Rabu, 07 Mei 2014

KENANGAN PERSAHABATAN MERAJUT SEBUAH CERITA INDAH

            
Sebut saja namaku Sulfi. Aku tinggal di sebuah Kota Perantauan, sebut saja itu adalah Kota Yogyakarta. Di Kota inilah Aku memulai kehidupan baru. Kehidupan dimana Aku harus jauh dari kedua orang tuaku dan berpisah dengan kedua sahabatku. Ku tatap tanah kelahiranku, yakin Aku akan kembali untuk membawa ilmu dan prestasi agar dapat membangun kehidupan yang kurang membaik di keluarga dan sekelilingku. Ku pegang erat tangan kedua sahabatku, yakin bahwa Aku akan bertemu kembali dengan mereka. Ani dan Imam, itulah nama sapaan yang kerap kali Aku sebut saat memanggil mereka. Sahabat yang lucu. Aku yang memiliki karakter kurang penyabar, cocok sekali jika berinteraksi dengan mereka yang memiliki karakter humoris dan ceria. Nampaknya, Aku pun selalu gembira ketika bersama mereka. Perlahan-lahan, Aku bisa belajar bagaimana melatih diri menjadi orang yang penyabar, belajar bagaimana menghadapi seseorang yang berbeda karakter dengan kita. Pelajaran yang sangat berharga. Tak salah jika pepatah mengatakan “ Guru yang Baik adalah Pengalaman “. Pengalaman membuat kita tahu akan banyak hal. Pengalaman juga mengajarkan kepada kita tentang sesuatu yang mungkin sama sekali tidak pernah kita tahu. Sahabat, dari mereka lah Aku banyak mendapatkan pengalaman. Pengalaman lain yang mungkin tidak Aku dapatkan dari lingkungan keluarga dan lingkungan sekedar teman biasa. Beruntung Aku yang mempunyai sahabat seperti mereka. Mereka selalu ada saat Aku membutuhkannya. Itulah yang membuat Aku sulit untuk melupakan mereka. Terlalu banyak kenangan yang telah kami rajut menjadi sebuah cerita indah yang akan tetap kami ingat sampai kami tiada.

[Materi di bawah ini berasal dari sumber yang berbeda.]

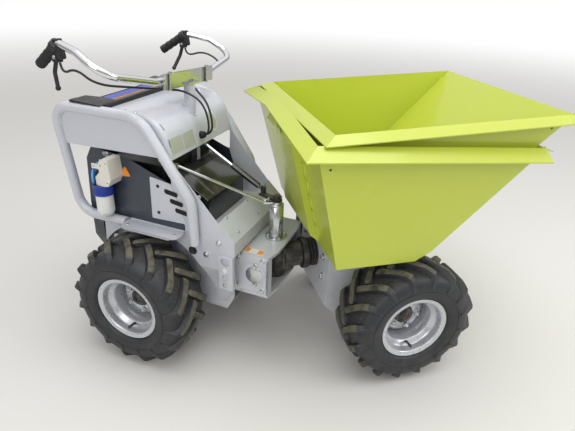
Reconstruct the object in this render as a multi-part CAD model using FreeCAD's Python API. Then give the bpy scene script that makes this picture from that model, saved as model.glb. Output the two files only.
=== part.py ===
import FreeCAD, Part
import math
import os

# Walk-behind articulated mini dumper, millimetres, +X forward, +Z up, ground at z = 0.
# The front unit and its skip lie along +X, ahead of the pivot axis. The rear unit is drawn
# straight behind that axis (x = 0, y = 0) and then turned about it by REST_STEER, so the
# machine stands articulated to the left, as it is parked. SHIFT centres the whole on the origin.

V = FreeCAD.Vector

# driving dimensions
REST_STEER = 38.0            # front unit turned left of the rear unit at rest, degrees
SHIFT = (-66.5, -138.3)      # moves the bounding box's middle over the origin
STEER_LOCK = 42.0            # articulation to each side of straight ahead, degrees
GAP = 0.3                    # seat clearance between curved faces
RUN = 0.05                   # running clearance, shaft in hole, radial
AXLE_X = 390.0               # axle line ahead of and behind the pivot axis
TYRE_R = 227.5               # lug tips
CARCASS_R = 210.0            # tread between the lugs
WHEEL_Z = TYRE_R             # axle height
TRACK_Y = 280.0              # tyre centre plane from the machine's centre plane
TYRE_HALF = 98.0             # half the tyre's section width
LUGS = 16                    # lugs on each side of a tyre
BEAD_R = 103.0               # rim seat
FLANGE_R = 117.5             # rim flange
RIM_HALF = 84.0              # rim flange plane from the tyre's centre plane
HUB_R = 32.0                 # hub boss in the wheel disc
SHAFT_R = 17.0               # axle shaft in the hub
STUDS = 5
STUD_R = 5.0
STUD_CIRCLE_R = 48.0
DISC_IN = 12.0               # wheel disc's bolting plane inboard of the tyre's centre plane
SHEET = 4.0                  # chassis plate
INNER_Y = TRACK_Y - TYRE_HALF - 32.0   # outer face of the longitudinal members
BODY_Y = INNER_Y + 50.0      # outer face of the rear side plates
DECK_Z = 480.0               # underside of the rear deck
ARCH_R = TYRE_R + 12.5       # wheel arch in the side plates
LOOP_R = 17.0                # loop tube radius
LOOP_Y = BODY_Y + LOOP_R + 0.5   # centre plane of each tube loop
HOOD_TOP = 860.0
LOOP_TOP = HOOD_TOP - 4.0    # centre line of the loops' level top
HOOD_T = 3.0
HOOD_Y = LOOP_Y - LOOP_R - GAP   # half width of the hood, between the loops
HOOD_BEND_X = -345.0         # where the level top starts to roll down
HOOD_BEND_R = 58.0
HOOD_REAR = -628.0
HOOD_LEAN = 6.0              # lean of the front face, degrees
HOOD_LIP_Z = 727.0           # lower edge of the front face
COVER_TOP = 654.0            # level back part of the black cover
COVER_Y = INNER_Y - 20.0
COLUMN_X = -330.0            # post under the handlebar
BAR_R = 11.1                 # handlebar tube radius
BAR_Z = 946.0                # handlebar between its clamps
BAR_TILT = 3.0               # the bar stands higher on the right side, degrees
GRIP_R = 16.0
BOX_TOP = 425.0              # pivot box, top face
BOX_BOTTOM = 265.0
BOX_REAR = -90.0
SLOPE_TOP = (-121.0, 542.0)  # x, z of the side plates' sloping edge under the cover plate
SLOPE_LOW = (-64.0, 486.0)
CASE_GAP = 90.0              # half length of the floor's opening round the axle case
BOX_FRONT = 50.0
PIN_R = 18.0                 # articulation pin
BARREL_R = 40.0              # barrel the pin runs in
POST_R = 20.0                # plated post above the box
POST_TOP = 556.0
ROLL_Z = 345.0               # axis of the roll bearing between the two units
ROLL_R = 30.0                # roll spigot
FRONT_X = 150.0              # rear face of the front chassis
FRONT_Y = INNER_Y            # half width of the front chassis
SKIP_WALL = 3.0
TIP_X = 540.0                # tipping axis in the straight front unit
TIP_Z = 455.0
TIP_PIN_R = 10.0


def box(x0, x1, y0, y1, z0, z1):
    return Part.makeBox(x1 - x0, y1 - y0, z1 - z0, V(x0, y0, z0))


def cyl(r, base, axis, length):
    return Part.makeCylinder(r, length, V(*base), V(*axis))


def plateXZ(points, y0, y1):
    """Flat plate from an outline in x and z, between two y planes."""
    pts = [V(x, y0, z) for x, z in points]
    face = Part.Face(Part.makePolygon(pts + [pts[0]]))
    return face.extrude(V(0, y1 - y0, 0))


def plateXY(points, z0, z1):
    pts = [V(x, y, z0) for x, y in points]
    face = Part.Face(Part.makePolygon(pts + [pts[0]]))
    return face.extrude(V(0, 0, z1 - z0))


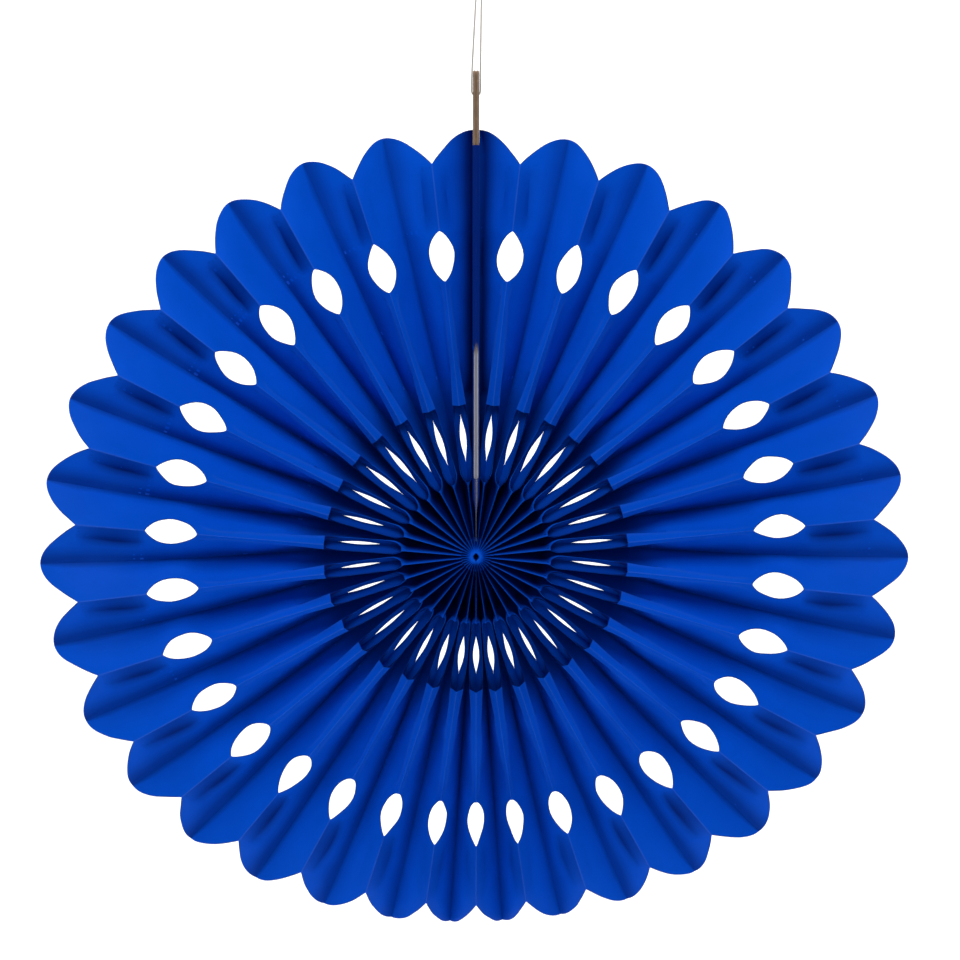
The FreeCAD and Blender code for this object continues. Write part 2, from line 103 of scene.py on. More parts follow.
# How wide the dark line along a cut edge is, as a share of the panel.
EDGE_LINE_SHARE = 0.03

# Where the cards and the string stand.
CARD_THICKNESS = 0.00145
CARD_INSET = 0.00075
CARD_BOTTOM = 0.0347
CARD_TOP = 0.227
CARD_SEAM_LEAN = math.radians(2.2)
CARD_LEAN = TOP_LEAN - CARD_SEAM_LEAN
PAPER_TO_CARD = 0.00005
SEAM_TOGETHER, SEAM_PARTED = 0.017, 0.0285
# How far the paper bends over the cards' edges where they are bare, as a share.
BARE_WRAP = 0.35
WRAP_START, WRAP_END = 0.098, 0.194
STRING_HOLE_DROP = 0.011
KNOT_ABOVE_CARD = 0.073
KNOT_SHIFT = 0.0026
KNOT_RADIUS = 0.0015
LOOP_RISE = 0.01475
LOOP_WIDTH = 0.0072
LOOP_SHOULDER = 0.0095

# Where the photograph was taken from: level with a point above the hub.
CAMERA_DISTANCE = 2.127
CAMERA_RIGHT_OF_HUB = 0.00185
CAMERA_ABOVE_HUB = 0.0356
VIEW_WIDTH = 0.444
SENSOR_WIDTH = 36.0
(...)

Kenangan semasa SMA adalah kenangan yang sangat berkesan bagiku. Aku ingat sekali ketika Aku masih satu kelas bersama kedua sahabatku itu, Ani dan Imam. Ketika Guru PKN kami mengajar, Imam memotret beliau dan di upload di Facebook (FB). Saat itu, komentar di FB milik Imam sangat ramai karena foto itu. Sungguh sangat jail sahabatku yang satu ini. Dia memang yang paling bisa membuat kehebohan di ruang kelas. Tak jarang sekali Imam mengajak Aku dan Ani bermain kartu di belakang pojok kelas saat guru belum masuk. Bahkan, ketika ada guru sekali pun, Imam pernah mengajak Aku dan Ani bermain kartu di tempat biasa. Meskipun demikian, dibalik kejailannya itu, Aku tetap bangga pada Imam. Walaupun dia hobi sekali bermain kartu saat pelajaran, dia masih tetap bisa berprestasi di sekolah. Dia memiliki bakat di bidang teater. Dia pernah mengikuti lomba teater dan meraih juara I bersama tim teaternya. Berbeda lagi dengan Ani. Sahabatku yang satu ini, sering sekali tertawa. Lucu tidak lucu, dia tetap tertawa. Mau dikatakan stress, tapi masih waras. Mau dikatakan waras, sepertinya masih agak stress. Tapi jangan salah, meskipun seperti itu, Ani merupakan salah satu siswi yang pandai di kelasku. Dia ulet sekali jika mengerjakan soal hitungan, baik pada saat pelajaran Fisika, Matematika, maupun Kimia. Sedangkan Aku sendiri, memiliki bakat di bidang Karya Tulis Ilmiah. Tak jarang Aku dan kedua sahabatku belajar bersama tentang Karya Tulis Ilmiah. Tak hanya itu, kami juga sering belajar bersama tentang pelajaran sehari-hari di kelas. Biasanya, usai kami belajar, kami pergi jalan bersama ke pantai untuk menghilangkan penat dan menyegarkan pikiran. Kehebohan pun kembali membising. Inilah kami. Berbeda-beda untuk saling melengkapi satu sama lain. Terasa indah.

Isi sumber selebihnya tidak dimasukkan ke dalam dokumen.